In this article, we will examine the various terminologies and categories of option spreads which are frequently used by option traders. You should be well acquainted with:
- General overview of option spreads
- The fact the option spreads are less risky than naked positions
- Call Spreads and Put spreads
- Diagonal spreads
- Horizontal spreads
- Vertical spreads
- Credit spreads vs Debit spreads
- Bull spreads
- Bear spreads
General overview of option spreads
Option spreads involves the buying and selling of an equal number option contracts of the same class and on the same underlying security but these option contracts may have different strike prices and/or different expiration dates. Spreads are known to limit a trades profit potential and limit the potential loss as well. This makes spreads a less risky strategy than selling naked put options or naked call options.
Options spreads are less risky than Naked put and call writing
Since naked call and put writing are riskier strategies than option spreads, brokers may impose more stringent margin requirement criteria for naked selling. For trading accounts with option spreads strategies, margin requirements would tend to be less strict and these accounts have more leeway to utilise the funds that have been deposited with the broker.
|Option spreads||Less risky than naked calls and naked puts|
|Naked Puts||More risky than option spreads|
|Naked Calls||More risky than option spreads|
A bull call spread is an example of an option spread. As you can see, the bull call spread’s maximum potential loss is limited but a naked call’s maximum potentials loss is unlimited.
Call Spreads , Put Spreads, Diagonal Spreads, Vertical Spreads, Horizontal Spreads
A spread that is formed with call options are called call spreads. A spread that is formed with put options are called put spreads. An example of a call spread is a bull call spread and an example of a put spread is a bull put spread.

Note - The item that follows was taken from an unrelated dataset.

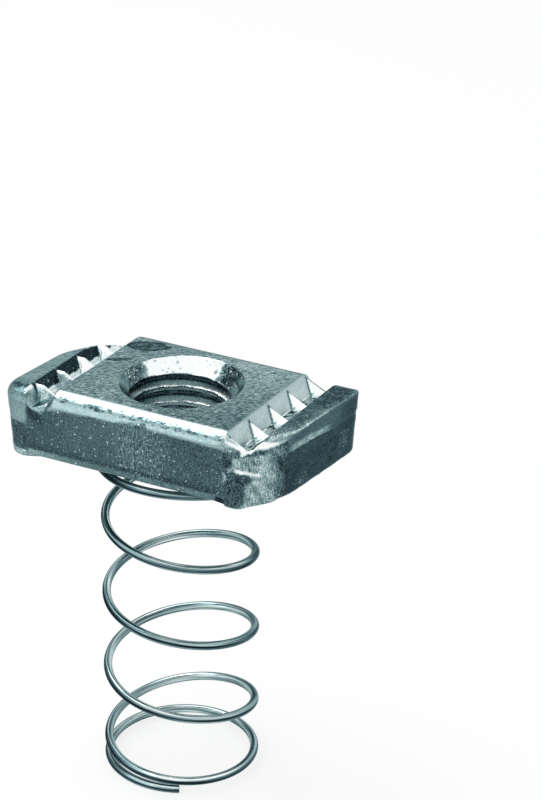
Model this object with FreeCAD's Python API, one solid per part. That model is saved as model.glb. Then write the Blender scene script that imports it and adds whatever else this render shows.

Diagonal spreads are formed using options of the same underlying security but with different strike prices and expiry dates.
Horizontal spreads are formed using options of the same underlying security with the same strike prices but with different expiration dates. Horizontal spreads are also known as calendar spreads.
Vertical spreads are created when an equal number of option contracts are bought and sold simultaneously from the same class of options on the same underlying security. These options have the same expiration date but different strike prices.
An example of a vertical spread is a bull call spread(Executing A Bull call spread) where a lower strike call is purchased with the simultaneous sale of a higher strike call.
Credit spread or debit spreads
The term credit spreads implies that a credit is received when the trade is executed. This is because the option premiums of the options which are sold are greater than the option premiums used to buy options. Hence, the trader receives a credit into his account.
The term debit spreads implies that a trading account is debited when the trade is executed. This is because the option premiums of the options which are sold are less than the option premiums used to buy options. Hence a deduction is made to the trader’s account to effect the trade. An example of a debt spread is a bull call spread.
Bull spreads are vertical spreads that involve the buying and selling of options within the same class on the underlying security, but with different strike prices. When a trader executes a bull spread, he is predicting that the price of the underlying security goes up. Bull spreads can be created using call options or put options.
Bear spreads are vertical spreads that involve the buying and selling of options within the same class on the underlying security, but with different strike prices. A trader in this case, is predicting that the underlying security is bearish. Higher strike price options are purchased while lower strike price options are sold. Bear spreads can be created using either put or call options.